Beginning with the line that contains "low, high = Vector((1e9,)" and ending with the line that contains "return low, high", reproduce each line exactly; include both and add nothing.

Begin Dataset extract

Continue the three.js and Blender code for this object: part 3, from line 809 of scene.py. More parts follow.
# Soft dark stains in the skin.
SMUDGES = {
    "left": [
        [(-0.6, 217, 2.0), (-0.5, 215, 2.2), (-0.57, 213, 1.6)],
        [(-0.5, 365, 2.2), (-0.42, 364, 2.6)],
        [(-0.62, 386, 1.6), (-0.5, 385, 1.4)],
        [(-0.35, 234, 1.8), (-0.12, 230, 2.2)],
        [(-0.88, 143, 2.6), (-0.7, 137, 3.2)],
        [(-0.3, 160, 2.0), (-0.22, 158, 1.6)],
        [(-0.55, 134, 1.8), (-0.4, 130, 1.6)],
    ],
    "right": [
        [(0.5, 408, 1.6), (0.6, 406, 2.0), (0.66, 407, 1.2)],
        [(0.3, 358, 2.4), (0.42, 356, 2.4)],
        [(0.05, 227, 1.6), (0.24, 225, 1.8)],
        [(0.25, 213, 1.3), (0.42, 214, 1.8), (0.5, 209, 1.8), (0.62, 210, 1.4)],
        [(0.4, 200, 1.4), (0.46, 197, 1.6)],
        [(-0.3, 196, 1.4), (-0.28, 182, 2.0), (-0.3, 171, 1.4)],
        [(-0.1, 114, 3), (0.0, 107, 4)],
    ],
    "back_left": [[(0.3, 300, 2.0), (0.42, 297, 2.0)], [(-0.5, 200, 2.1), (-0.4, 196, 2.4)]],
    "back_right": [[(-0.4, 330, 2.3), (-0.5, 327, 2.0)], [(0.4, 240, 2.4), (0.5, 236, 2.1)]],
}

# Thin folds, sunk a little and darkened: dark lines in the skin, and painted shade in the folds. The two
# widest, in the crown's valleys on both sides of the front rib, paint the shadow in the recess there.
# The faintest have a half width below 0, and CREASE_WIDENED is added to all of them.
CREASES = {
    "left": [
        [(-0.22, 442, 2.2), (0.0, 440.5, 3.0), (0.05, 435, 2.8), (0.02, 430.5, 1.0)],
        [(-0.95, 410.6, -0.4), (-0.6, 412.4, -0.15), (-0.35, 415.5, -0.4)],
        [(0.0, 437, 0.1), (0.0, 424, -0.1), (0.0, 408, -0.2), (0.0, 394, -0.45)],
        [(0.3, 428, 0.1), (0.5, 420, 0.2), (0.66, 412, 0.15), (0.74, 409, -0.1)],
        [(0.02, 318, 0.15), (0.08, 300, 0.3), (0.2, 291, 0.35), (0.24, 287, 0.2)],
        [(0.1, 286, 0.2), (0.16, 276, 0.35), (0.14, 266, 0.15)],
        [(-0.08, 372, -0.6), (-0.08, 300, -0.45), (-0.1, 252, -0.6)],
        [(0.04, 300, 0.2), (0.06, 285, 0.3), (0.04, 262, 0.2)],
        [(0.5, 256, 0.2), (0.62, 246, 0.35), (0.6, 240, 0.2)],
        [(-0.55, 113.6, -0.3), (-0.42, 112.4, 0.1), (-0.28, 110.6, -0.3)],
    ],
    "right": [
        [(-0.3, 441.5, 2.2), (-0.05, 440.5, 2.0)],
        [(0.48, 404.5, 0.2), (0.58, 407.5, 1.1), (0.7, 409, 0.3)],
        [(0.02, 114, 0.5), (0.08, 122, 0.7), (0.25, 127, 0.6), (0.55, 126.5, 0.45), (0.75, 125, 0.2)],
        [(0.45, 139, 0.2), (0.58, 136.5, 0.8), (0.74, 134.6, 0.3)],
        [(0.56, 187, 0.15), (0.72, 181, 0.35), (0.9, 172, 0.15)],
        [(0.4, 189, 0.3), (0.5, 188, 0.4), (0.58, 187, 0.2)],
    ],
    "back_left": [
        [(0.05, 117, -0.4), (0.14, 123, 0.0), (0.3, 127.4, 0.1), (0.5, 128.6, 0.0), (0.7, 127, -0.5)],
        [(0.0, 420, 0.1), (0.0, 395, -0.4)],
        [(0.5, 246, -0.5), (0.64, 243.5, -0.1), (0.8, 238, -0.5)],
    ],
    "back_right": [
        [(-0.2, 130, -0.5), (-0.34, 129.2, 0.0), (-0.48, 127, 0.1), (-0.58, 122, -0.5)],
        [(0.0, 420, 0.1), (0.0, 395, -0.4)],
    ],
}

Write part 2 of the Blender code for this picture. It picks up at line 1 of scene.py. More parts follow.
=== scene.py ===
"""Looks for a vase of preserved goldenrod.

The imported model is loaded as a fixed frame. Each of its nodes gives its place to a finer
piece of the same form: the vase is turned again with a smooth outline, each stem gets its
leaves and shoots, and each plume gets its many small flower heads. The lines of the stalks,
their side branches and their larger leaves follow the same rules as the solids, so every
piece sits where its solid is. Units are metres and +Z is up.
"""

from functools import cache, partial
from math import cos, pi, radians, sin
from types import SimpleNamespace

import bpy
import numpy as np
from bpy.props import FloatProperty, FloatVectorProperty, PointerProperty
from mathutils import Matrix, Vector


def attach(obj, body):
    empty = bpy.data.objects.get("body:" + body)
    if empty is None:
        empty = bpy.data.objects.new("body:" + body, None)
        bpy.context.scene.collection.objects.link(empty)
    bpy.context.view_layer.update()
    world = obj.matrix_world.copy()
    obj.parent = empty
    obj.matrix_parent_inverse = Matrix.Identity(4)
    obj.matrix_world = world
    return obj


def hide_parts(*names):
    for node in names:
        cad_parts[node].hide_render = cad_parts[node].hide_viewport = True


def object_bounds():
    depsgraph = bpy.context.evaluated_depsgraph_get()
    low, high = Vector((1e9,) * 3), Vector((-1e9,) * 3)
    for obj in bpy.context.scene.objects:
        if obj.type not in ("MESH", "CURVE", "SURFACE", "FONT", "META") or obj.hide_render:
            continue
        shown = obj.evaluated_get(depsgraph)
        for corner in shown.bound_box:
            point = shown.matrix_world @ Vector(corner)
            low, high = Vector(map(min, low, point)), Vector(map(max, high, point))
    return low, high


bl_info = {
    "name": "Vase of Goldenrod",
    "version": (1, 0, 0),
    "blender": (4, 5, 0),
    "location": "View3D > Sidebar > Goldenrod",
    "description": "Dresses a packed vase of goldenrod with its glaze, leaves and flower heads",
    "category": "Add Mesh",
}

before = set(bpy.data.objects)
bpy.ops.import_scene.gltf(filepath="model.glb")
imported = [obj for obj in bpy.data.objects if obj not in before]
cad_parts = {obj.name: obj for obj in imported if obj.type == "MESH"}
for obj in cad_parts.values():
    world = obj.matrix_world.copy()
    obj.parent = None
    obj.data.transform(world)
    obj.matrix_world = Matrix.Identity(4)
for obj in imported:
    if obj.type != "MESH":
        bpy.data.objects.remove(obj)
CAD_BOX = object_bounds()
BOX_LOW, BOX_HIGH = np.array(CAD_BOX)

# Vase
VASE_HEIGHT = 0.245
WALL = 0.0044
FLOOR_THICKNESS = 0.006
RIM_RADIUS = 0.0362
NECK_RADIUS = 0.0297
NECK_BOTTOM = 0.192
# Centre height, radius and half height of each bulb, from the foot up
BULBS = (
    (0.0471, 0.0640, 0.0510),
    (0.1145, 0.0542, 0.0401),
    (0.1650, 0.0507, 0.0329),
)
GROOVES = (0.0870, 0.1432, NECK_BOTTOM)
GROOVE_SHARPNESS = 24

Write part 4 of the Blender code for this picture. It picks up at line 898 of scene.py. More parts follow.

End Dataset extract

▸ Output of the exercise
    low, high = Vector((1e9,) * 3), Vector((-1e9,) * 3)
    for obj in bpy.context.scene.objects:
        if obj.type not in ("MESH", "CURVE", "SURFACE", "FONT", "META") or obj.hide_render:
            continue
        shown = obj.evaluated_get(depsgraph)
        for corner in shown.bound_box:
            point = shown.matrix_world @ Vector(corner)
            low, high = Vector(map(min, low, point)), Vector(map(max, high, point))
    return low, high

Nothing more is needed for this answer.